A code of practice describes the procedures to be followed to allow workers to safely perform work in a confined space. Section 8 of the OHS Regulation requires that the procedures be in writing and available to workers. The code of practice must include as topics the subject matter of each section of this Part, as well as hot work as described in section 169. Section 13 of the OHS Regulation requires that workers affected by the code of practice be familiar with it before work in the confined space begins.
Workers should be consulted about the content of the code of practice as they often have the best understanding of the hazards involved in the work. It may also help to ask for the help of safety professionals such as industrial or occupational hygienists or engineers, as some situations may be particularly complex.

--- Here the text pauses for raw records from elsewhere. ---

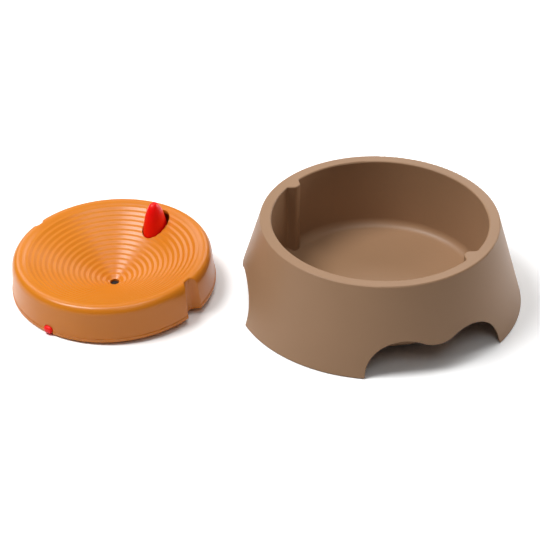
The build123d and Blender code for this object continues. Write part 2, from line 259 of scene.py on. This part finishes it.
dress("bowl_body", bowlPlastic)
dress("bowl_foot_pads", padRubber)
dress("insert_dish", insertPlastic)
dress("insert_base", basePlastic)
dress("hub_pad", padRubber)
dress("base_screws", screwSteel)
dress("lock_slider", lockPlastic)
print("nodes dressed")

# Floor and soft light, the paper floor shows white and keeps the shadows
studio = {
    "floorSize": 8.0,
    "floorColour": (0.80, 0.80, 0.80),
    "seenFloorColour": (1.12, 1.12, 1.12),  # what the lens and the gloss see of it
    "worldColour": (1.0, 1.0, 1.0),
    "worldLevel": 0.05,
    "lampSize": 0.8,
    "distance": 1.8,
    "lamps": {  # elevation, azimuth and watts
        "keyLamp": (62.0, 182.0, 26.5),
        "topLamp": (88.0, 0.0, 7.5),
        "rightLamp": (16.0, 30.0, 12.0),
        "backLampLeft": (35.0, 120.0, 4.5),
        "backLampRight": (35.0, 75.0, 5.0),
        "frontLamp": (56.0, 285.0, 3.0),
    },
}


def paperOf(tree, colour):
    paper = addNode(tree, "ShaderNodeBsdfDiffuse")
    paper.inputs["Color"].default_value = (*colour, 1.0)
    return paper.outputs["BSDF"]


def sumOf(tree, first, second):
    total = addNode(tree, "ShaderNodeMath", operation="ADD", use_clamp=True)
    tree.links.new(first, total.inputs[0])
    tree.links.new(second, total.inputs[1])
    return total.outputs["Value"]


def floorPaper():
    material, tree, shader = newMaterial("floorPaper")
    tree.nodes.remove(shader)
    rays = addNode(tree, "ShaderNodeLightPath").outputs
    seen = sumOf(tree, rays["Is Camera Ray"], rays["Is Glossy Ray"])
    seen = sumOf(tree, seen, rays["Is Transmission Ray"])
    paperMix = addNode(tree, "ShaderNodeMixShader")
    tree.links.new(seen, paperMix.inputs["Fac"])
    tree.links.new(paperOf(tree, studio["floorColour"]), paperMix.inputs[1])
    tree.links.new(paperOf(tree, studio["seenFloorColour"]), paperMix.inputs[2])
    surface = tree.nodes["Material Output"].inputs["Surface"]
    tree.links.new(paperMix.outputs["Shader"], surface)
    return material


bpy.ops.mesh.primitive_plane_add(size=studio["floorSize"], location=(0.0, 0.0, 0.0))
floor = bpy.context.object
floor.name = "studioFloor"
floor.data.materials.append(floorPaper())


def softBox(name, elevation, azimuth, power):
    # a round lamp that looks at the origin
    lamp = bpy.data.lights.new(name, "AREA")
    lamp.shape = "DISK"
    lamp.size = studio["lampSize"]
    lamp.energy = power
    tilt = radians(elevation)
    turn = radians(azimuth)
    direction = Vector((cos(turn) * cos(tilt), sin(turn) * cos(tilt), sin(tilt)))
    lampObject = bpy.data.objects.new(name, lamp)
    lampObject.location = direction * studio["distance"]
    lampObject.rotation_euler = (-direction).to_track_quat("-Z", "Y").to_euler()
    bpy.context.scene.collection.objects.link(lampObject)


for lampName, (elevation, azimuth, power) in studio["lamps"].items():
    softBox(lampName, elevation, azimuth, power)
world = bpy.data.worlds.new("studioWorld")
bpy.context.scene.world = world
world.use_nodes = True
background = world.node_tree.nodes["Background"]
background.inputs["Color"].default_value = (*studio["worldColour"], 1.0)
background.inputs["Strength"].default_value = studio["worldLevel"]
print("studio set")
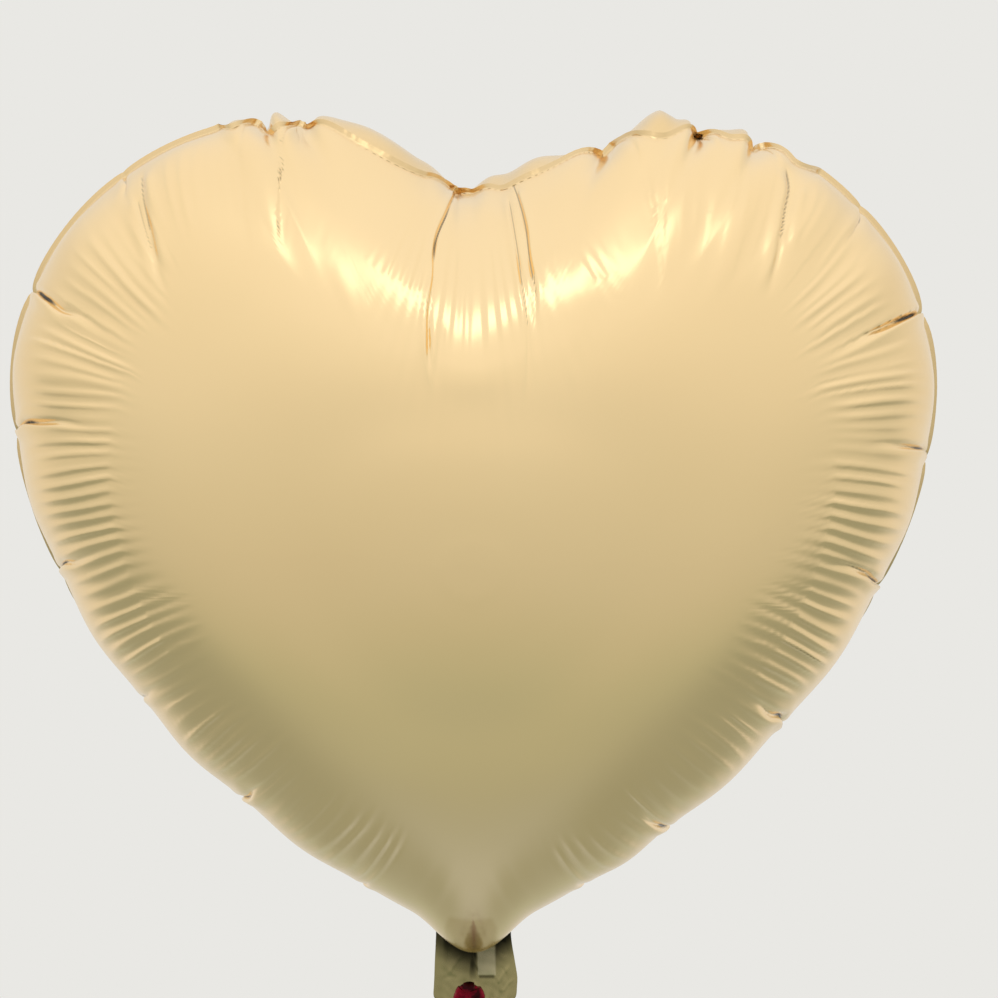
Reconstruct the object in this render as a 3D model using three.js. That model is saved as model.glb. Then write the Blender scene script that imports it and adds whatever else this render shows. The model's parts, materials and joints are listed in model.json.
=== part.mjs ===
// Heart-shaped foil balloon: two welded film hearts, a tail strip with its filling valve,
// and a ribbon tied round the tail. Millimetres, +Z up, the front faces -Y.
// The origin is the ribbon's tie, where the tail is gathered to its narrowest.
import * as THREE from 'three';
import { mergeVertices } from 'three/addons/utils/BufferGeometryUtils.js';

// Inflated heart
const CLEFT_Z = 341;            // bottom of the cleft between the lobes
const LOBE_TOP = [76, 373];     // x, z of a lobe's highest point
const WIDEST = [190, 262];      // x, z of the widest point
const NECK_TOP = [17.5, 38.5];  // where the heart's flank meets the neck
const NECK_BOTTOM = [17, 26.75];
const NECK_SEAM_Z = 40.5;        // the bulge ends here, above the flat neck
const NECK_NARROWING = 0.76;
const CENTRE_Z = 205;           // the spokes of each panel start here
const HALF_DEPTH = 109;         // from the seam plane to the front of the bulge
const FLANGE = 3.2;             // width of the welded margin
const FILM = 0.5;               // thickness that stands in for 0.03 mm film
const GAP = 0.3;                // clearance kept between neighbouring pieces
const SPOKES_A_SIDE = [5, 10, 13, 1, 3];
const RINGS = 9;

// Valve and tail
const VALVE_TOP = 50;
const VALVE_ROOM = 0.85;        // half the space between the tail films
const HINGE_Z = 26;
const HINGE_CLEARANCE = 1.05;
const TAIL_END = -42;
const TAIL_HALF_WIDTH = 17.6;
const TIE_HALF_WIDTH = 7.2;
const GATHER = 6.5;             // height above and below the tie where the tail is gathered
const PLEAT = 2.1;
const TAIL_COLUMNS = 10;
const VALVE_INSET = 2;           // tail columns left free beside the valve

// Ribbon
const WRAP = { a: 8, b: 3.8, corner: 3.2, thick: 1, height: 6 };
const KNOT = { y: -8.2, z: 5.5, rx: 7, ry: 3.1, rz: 8.7 };
const RIBBON_WIDTH = 5;
const SWING_Z = -5.8;
const HANK = { top: -70.3, run: 72, outer: 18, inner: 10, thick: 9 };
const HANK_TIE = { a: 18.3, b: 4.8, corner: 1, thick: 0.8, height: 8 };

const satinFilm = new THREE.MeshStandardMaterial({ color: 0xe3c79a, roughness: 0.38, metalness: 0.35 });
const glossFilm = new THREE.MeshStandardMaterial({ color: 0xb9a066, roughness: 0.2, metalness: 0.7 });
const clearFilm = new THREE.MeshStandardMaterial({ color: 0xdde2dc, roughness: 0.15, metalness: 0 });
const crimson = new THREE.MeshStandardMaterial({ color: 0x8c1030, roughness: 0.3, metalness: 0.1 });

const balloon = new THREE.Group();

function addPiece(name, geometry, material) {
  const piece = new THREE.Mesh(geometry, material.clone());
  piece.name = name;
  balloon.add(piece);
  return piece;
}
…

The code of practice must be maintained and periodically reviewed to ensure that its procedures are up‐to‐date and continue to reflect the work activities for which they were originally written. The code of practice must also identify all existing and potential confined space work locations at a work site so that workers can be made aware of unexpected hazards and reminded that special safety requirements apply.
Working in a confined space is potentially one of the most dangerous of all workplace hazards. According to the New Zealand Department of Labour, working in a confined space is 150 times more dangerous than doing the same job outside the confined space. A worker is considered to have “entered” a confined space when the worker’s breathing zone crosses the plane of the confined space access.